In a nod to the mixed composition of the district she was courting, Spanberger made a relatively early promise not to support former House Speaker Nancy Pelosi to lead a Democratic majority in 2019. That promise gave Spanberger a basis to rebut accusations during the campaign that she would effectively act as Pelosi’s puppet if elected. Wisely, the Representative-elect hasn’t backtracked on her position on the speakership since her November 6 victory. “I think it’s important we have new leadership leading a new conversation really committed to having an effective Congress that is working to solve problems,” she told WTVR.

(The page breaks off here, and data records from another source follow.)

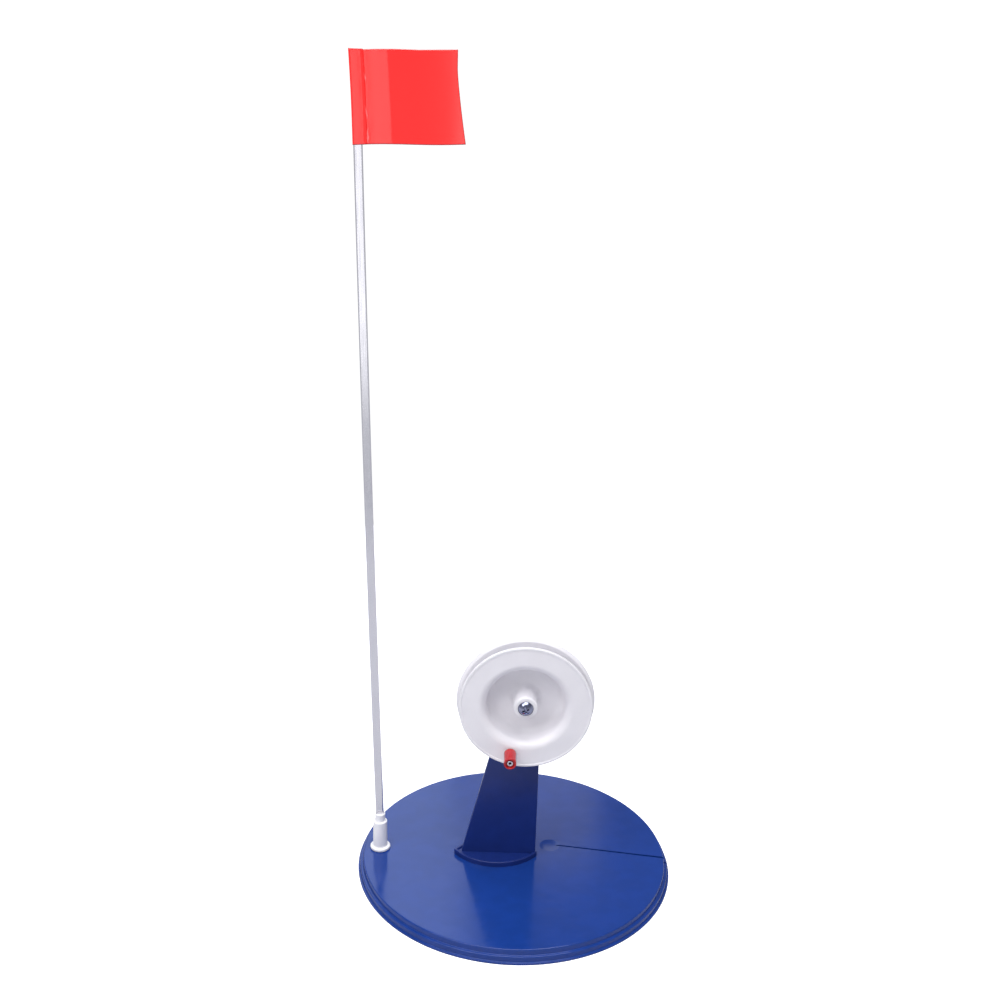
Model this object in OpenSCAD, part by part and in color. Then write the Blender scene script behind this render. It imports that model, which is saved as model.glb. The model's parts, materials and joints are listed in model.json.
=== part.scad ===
// Ice-fishing tip-up: a round hole cover with a stand, a line reel and a spring-strip signal flag.
// Frame: millimetres, origin at the centre of the base on the floor, +Z up, +X to the right of a
// person who faces the reel, -Y towards that person.

/* [Base] */
// Outer radius of the bottom lip
base_r = 100; // [98:1:125]
// Height of the deck's top face
deck_z = 8.5; // [7.5:0.5:12]
// Thickness of the deck
deck_t = 2.2; // [1.8:0.1:3]
// Thickness of the stepped rim's wall
rim_t = 2; // [1.6:0.1:2.4]
// Height of the bottom lip
lip_h = 1.4; // [1:0.1:2]
// Height of the middle ledge
ledge_z = 4.8; // [4:0.1:5.2]
// Width of the slit that the fishing line slips in through
slit_w = 1; // [0.6:0.1:2]

/* [Stand] */
// Thickness of the blade
blade_t = 3; // [2.5:0.1:3.4]
// Left end of the blade's root
blade_left_x = -34.2; // [-36:0.1:-30]
// Right end of the blade's root
blade_right_x = 13.5; // [10:0.1:14]
// Radius of the blade's round top
blade_top_r = 10.1; // [8:0.1:12]
// Radius of the two arcs that make the lens-shaped foot
foot_r = 32.7; // [31:0.1:35]
// Depth of the foot from front to back
foot_depth = 27; // [20:0.5:30]
// Height of the foot's raised edge above the deck
foot_h = 3.4; // [2.8:0.1:4]

/* [Reel] */
// Reel axis, from the base's centre to the right
reel_x = 3.1; // [0:0.1:6]
// Height of the reel's axis
reel_z = 126.6; // [110:0.1:150]
// Outer radius of the reel's front flange
reel_r = 40; // [37:0.5:42]
// Outer radius of the reel's back flange
back_flange_r = 41.7; // [38:0.1:44]
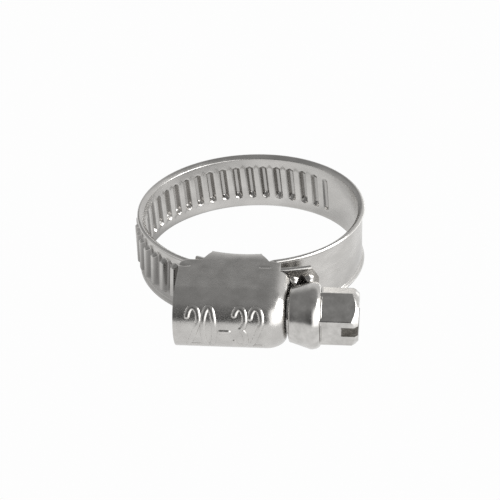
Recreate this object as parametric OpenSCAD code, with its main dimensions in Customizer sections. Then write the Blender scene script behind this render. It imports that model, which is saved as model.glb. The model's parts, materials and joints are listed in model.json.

But it’s not clear who Spanberger’s alternative would be. There are about 20 Democrats on record as saying they’ll oppose Pelosi for Speaker of the House. If Pelosi fails to get the 218 votes necessary to win the gavel, some say that result would create space that doesn’t currently exist for other candidates.

If Pelosi prevails, however, it’s reasonable to wonder about the intra-party dynamic between her and those who have publicly opposed her leadership. Pelosi is known on the Hill as a skilled negotiator who keeps her party in line when it counts. Based on Spanberger’s explicit and early opposition, would a resurgent Speaker Pelosi offer our Representative-elect more carrots, or sticks? We’ll see.

Photo credit: clio1789, “Capitol.” Some rights reserved.

*According to the Virginia Public Access Project, 55 percent of registered voters assigned to my precinct are women, and almost half are in the 35-64 age demographic. As of 2017, only about a quarter of voters in my neighborhood have a record of “always” voting.